Старик спокойно, бесстрастно смотрел в раскрытый план. Был похож на игрушечного истуканчика. Шевелил маленькими губами, раздувал волокна усов.
– Нету бомб, – сказал старейшина. – Пока здесь будут твои люди с оружием, дуканы будут закрыты, пекарни будут закрыты, мечети будут закрыты. Пусть твои люди с оружием уйдут, и тогда мы пойдем в дуканы и купим хлеб. Пойдем в мечеть и будем молиться.
– Знает, – тихо сказал Сайд Исмаил. – Хитрый старик. Все знает, не хочет показывать.
Кадыр спрятал план, отошел. Снова вереница людей ощетинилась оружием, медленно двинулась по дворам. Сайд Исмаил прижал к губам мегафон. Как трубач, гудел металлически-страстно.

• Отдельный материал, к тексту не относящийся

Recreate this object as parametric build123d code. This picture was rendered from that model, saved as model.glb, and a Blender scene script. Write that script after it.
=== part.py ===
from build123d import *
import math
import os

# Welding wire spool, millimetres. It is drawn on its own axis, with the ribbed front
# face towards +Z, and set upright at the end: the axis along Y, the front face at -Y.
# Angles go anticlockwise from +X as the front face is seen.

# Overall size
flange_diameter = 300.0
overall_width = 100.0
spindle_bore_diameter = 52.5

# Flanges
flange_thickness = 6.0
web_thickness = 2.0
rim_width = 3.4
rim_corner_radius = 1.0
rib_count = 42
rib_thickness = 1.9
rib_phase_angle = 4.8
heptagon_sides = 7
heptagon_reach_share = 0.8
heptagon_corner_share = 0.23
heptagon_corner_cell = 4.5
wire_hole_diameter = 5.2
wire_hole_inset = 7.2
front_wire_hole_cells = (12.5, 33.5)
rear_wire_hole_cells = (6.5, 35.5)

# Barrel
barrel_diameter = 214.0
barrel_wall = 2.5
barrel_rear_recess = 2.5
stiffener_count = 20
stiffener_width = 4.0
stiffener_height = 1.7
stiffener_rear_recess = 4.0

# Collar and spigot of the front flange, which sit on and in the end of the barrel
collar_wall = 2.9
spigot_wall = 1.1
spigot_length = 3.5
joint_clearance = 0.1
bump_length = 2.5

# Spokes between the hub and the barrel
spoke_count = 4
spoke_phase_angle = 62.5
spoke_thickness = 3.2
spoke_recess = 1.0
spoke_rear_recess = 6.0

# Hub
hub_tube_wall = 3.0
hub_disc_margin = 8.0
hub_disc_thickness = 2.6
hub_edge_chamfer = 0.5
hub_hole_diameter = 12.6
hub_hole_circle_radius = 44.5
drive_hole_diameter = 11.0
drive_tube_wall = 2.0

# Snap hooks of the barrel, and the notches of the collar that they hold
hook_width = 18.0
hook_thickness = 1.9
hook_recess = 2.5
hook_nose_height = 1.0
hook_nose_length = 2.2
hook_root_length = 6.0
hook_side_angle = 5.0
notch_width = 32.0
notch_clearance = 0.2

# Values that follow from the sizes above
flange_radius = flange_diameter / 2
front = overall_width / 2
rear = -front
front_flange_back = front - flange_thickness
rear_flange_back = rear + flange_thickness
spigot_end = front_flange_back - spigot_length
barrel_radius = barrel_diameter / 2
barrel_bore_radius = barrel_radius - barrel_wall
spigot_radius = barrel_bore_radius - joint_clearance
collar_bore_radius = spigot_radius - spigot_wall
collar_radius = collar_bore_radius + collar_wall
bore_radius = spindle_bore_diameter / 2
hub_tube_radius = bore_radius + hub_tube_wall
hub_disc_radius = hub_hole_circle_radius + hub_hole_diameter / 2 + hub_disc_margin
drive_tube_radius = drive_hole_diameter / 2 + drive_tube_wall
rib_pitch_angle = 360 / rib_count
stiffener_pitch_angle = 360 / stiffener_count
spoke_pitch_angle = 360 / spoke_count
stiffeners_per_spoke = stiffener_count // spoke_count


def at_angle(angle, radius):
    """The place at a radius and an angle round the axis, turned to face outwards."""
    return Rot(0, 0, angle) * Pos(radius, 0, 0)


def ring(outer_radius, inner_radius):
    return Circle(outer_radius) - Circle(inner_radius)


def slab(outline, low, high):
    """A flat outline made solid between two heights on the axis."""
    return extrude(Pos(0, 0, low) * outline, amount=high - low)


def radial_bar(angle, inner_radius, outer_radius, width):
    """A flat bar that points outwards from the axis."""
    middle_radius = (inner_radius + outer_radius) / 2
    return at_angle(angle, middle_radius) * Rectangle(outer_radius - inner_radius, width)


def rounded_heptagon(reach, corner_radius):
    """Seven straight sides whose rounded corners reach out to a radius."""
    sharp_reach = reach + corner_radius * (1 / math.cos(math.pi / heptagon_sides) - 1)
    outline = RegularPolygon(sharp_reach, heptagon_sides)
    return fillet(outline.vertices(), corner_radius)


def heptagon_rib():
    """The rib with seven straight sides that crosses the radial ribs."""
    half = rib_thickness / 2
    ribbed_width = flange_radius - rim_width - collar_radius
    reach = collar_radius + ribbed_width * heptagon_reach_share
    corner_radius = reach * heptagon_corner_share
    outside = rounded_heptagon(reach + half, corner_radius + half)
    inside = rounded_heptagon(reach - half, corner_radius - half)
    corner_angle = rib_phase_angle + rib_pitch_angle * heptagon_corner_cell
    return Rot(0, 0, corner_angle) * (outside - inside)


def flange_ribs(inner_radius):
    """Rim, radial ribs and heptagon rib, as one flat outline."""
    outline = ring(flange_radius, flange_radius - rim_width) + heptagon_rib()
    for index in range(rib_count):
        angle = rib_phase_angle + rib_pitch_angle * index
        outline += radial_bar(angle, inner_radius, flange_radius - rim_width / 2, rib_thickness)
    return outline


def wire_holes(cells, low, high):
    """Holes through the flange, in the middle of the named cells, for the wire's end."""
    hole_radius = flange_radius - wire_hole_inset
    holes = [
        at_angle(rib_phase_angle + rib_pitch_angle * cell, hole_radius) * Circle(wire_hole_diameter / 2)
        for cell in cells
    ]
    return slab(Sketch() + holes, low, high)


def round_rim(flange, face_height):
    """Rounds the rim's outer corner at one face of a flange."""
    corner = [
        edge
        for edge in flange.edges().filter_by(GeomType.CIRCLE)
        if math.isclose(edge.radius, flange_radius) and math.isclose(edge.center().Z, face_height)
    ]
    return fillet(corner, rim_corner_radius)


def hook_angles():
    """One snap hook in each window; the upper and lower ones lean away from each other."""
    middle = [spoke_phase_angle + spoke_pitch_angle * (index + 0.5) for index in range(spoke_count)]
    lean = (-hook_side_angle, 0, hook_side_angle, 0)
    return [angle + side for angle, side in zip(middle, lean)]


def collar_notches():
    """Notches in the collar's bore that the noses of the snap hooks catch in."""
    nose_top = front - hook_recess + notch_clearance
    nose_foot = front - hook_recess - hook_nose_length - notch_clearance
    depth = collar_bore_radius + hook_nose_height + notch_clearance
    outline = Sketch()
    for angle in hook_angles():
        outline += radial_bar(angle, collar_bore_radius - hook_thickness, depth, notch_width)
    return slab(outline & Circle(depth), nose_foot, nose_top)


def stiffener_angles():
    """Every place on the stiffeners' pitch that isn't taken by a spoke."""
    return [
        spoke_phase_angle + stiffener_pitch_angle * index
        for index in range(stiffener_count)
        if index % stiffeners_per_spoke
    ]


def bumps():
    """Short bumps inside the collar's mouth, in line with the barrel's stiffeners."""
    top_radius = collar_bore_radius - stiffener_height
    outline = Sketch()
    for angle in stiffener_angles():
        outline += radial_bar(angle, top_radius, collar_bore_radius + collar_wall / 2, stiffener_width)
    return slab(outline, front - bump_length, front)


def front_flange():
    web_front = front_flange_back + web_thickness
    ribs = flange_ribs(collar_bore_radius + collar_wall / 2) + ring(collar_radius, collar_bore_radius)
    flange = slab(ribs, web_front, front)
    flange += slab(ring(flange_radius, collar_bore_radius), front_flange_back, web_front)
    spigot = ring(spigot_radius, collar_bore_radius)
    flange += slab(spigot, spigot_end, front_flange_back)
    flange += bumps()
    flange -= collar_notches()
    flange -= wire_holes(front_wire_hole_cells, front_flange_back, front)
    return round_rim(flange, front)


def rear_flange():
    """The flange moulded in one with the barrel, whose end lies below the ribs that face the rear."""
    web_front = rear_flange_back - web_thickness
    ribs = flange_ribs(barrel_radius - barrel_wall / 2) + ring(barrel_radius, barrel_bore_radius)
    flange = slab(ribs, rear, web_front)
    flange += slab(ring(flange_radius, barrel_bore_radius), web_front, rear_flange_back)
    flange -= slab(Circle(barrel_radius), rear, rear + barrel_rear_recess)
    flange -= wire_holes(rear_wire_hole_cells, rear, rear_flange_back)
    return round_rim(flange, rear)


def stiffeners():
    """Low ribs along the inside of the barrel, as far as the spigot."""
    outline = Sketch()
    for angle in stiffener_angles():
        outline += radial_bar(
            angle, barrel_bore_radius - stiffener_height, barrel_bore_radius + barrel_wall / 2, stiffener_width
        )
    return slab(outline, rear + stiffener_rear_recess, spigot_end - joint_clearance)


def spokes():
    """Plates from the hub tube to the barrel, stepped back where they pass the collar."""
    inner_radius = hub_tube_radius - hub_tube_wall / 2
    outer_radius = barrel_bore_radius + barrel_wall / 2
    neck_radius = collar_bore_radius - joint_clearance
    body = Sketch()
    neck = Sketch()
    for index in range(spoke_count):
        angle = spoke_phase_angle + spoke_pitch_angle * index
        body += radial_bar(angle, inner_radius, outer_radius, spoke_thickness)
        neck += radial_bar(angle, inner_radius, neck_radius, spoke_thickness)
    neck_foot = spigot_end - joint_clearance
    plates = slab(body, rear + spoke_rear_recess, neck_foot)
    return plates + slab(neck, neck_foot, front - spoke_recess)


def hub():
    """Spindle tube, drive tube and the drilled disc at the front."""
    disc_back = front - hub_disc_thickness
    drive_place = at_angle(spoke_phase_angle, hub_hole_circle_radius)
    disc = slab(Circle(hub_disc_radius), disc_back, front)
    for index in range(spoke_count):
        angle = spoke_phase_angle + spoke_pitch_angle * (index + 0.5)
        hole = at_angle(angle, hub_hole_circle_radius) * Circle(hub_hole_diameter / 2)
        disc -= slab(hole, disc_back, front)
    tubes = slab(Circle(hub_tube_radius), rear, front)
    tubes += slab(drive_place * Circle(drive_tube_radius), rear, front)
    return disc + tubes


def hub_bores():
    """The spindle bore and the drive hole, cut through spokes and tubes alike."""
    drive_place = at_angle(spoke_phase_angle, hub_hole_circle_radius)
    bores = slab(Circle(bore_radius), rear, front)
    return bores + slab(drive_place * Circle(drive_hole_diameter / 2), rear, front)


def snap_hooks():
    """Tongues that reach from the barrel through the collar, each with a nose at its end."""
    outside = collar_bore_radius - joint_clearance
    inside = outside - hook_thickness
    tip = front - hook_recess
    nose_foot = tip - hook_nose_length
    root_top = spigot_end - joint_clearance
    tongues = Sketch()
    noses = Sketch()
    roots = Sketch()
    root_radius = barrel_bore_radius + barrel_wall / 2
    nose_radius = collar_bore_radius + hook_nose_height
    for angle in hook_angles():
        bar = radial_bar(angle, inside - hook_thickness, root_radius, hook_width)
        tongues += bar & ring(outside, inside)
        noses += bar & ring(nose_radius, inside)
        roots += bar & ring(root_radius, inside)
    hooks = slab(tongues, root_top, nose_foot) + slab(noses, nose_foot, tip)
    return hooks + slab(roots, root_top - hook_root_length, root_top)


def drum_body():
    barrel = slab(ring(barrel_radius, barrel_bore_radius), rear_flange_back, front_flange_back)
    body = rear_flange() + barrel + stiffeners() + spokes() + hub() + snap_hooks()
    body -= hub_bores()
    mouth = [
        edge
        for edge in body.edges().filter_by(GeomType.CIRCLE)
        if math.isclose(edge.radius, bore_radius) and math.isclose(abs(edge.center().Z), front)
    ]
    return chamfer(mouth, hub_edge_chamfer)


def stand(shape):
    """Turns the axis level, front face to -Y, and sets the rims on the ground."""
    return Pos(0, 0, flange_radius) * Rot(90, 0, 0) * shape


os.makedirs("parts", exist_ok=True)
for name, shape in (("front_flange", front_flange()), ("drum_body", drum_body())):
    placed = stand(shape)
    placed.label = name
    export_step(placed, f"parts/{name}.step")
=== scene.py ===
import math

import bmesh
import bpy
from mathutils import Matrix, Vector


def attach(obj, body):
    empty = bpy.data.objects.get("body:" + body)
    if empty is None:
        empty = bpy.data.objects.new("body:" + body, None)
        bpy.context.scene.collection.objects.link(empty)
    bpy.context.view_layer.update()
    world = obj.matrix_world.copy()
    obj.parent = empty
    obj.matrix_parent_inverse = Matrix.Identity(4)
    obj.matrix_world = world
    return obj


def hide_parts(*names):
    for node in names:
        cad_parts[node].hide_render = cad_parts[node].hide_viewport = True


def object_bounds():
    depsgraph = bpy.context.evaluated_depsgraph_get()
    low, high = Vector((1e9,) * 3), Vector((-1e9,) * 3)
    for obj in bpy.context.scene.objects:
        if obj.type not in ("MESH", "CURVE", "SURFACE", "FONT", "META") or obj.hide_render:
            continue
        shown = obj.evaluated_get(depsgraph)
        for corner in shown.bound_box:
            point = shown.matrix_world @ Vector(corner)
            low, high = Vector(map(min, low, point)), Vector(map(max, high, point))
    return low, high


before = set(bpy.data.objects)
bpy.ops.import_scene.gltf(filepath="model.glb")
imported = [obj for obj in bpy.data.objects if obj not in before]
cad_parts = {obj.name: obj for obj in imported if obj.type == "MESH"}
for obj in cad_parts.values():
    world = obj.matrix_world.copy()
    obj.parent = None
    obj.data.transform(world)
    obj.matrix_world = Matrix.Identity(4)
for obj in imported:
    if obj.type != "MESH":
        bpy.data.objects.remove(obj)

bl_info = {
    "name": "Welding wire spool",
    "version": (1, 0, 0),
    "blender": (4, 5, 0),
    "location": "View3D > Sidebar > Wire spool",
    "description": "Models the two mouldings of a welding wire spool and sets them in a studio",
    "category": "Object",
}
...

Белосельцев больше не пугался темных углов и подворий, не думал о выстреле в спину. Отовсюду смотрели на него голодные, темные от страха и ожидания глаза. Все живое жалось, теснилось, торопливо уступало дорогу, стремилось занять как можно меньше места, плотнее прижаться к стене. Из дыр, из разбитых окон, из трещин и проломов смотрело горе. Он очутился в недрах огромного непроходящего горя, которое, казалось, стекало сюда столетиями, в эти трущобы и ямы, стояло, как темная гнилая вода. Он тяготился своей добротной непромокаемой обувью, непродуваемым кожаным пальто, сильным сытым телом. Даже болью и состраданием своим тяготился, не сопоставимыми с окружавшим его, остановившимся и онемевшим горем. Не умел откликнуться на эту беду немедленной помощью. Откликался только страстным молитвенным ее отрицанием, желанием ее одолеть, развести руками, разобрать эти глиняные смердящие саркофаги, открыть их свету и воздуху.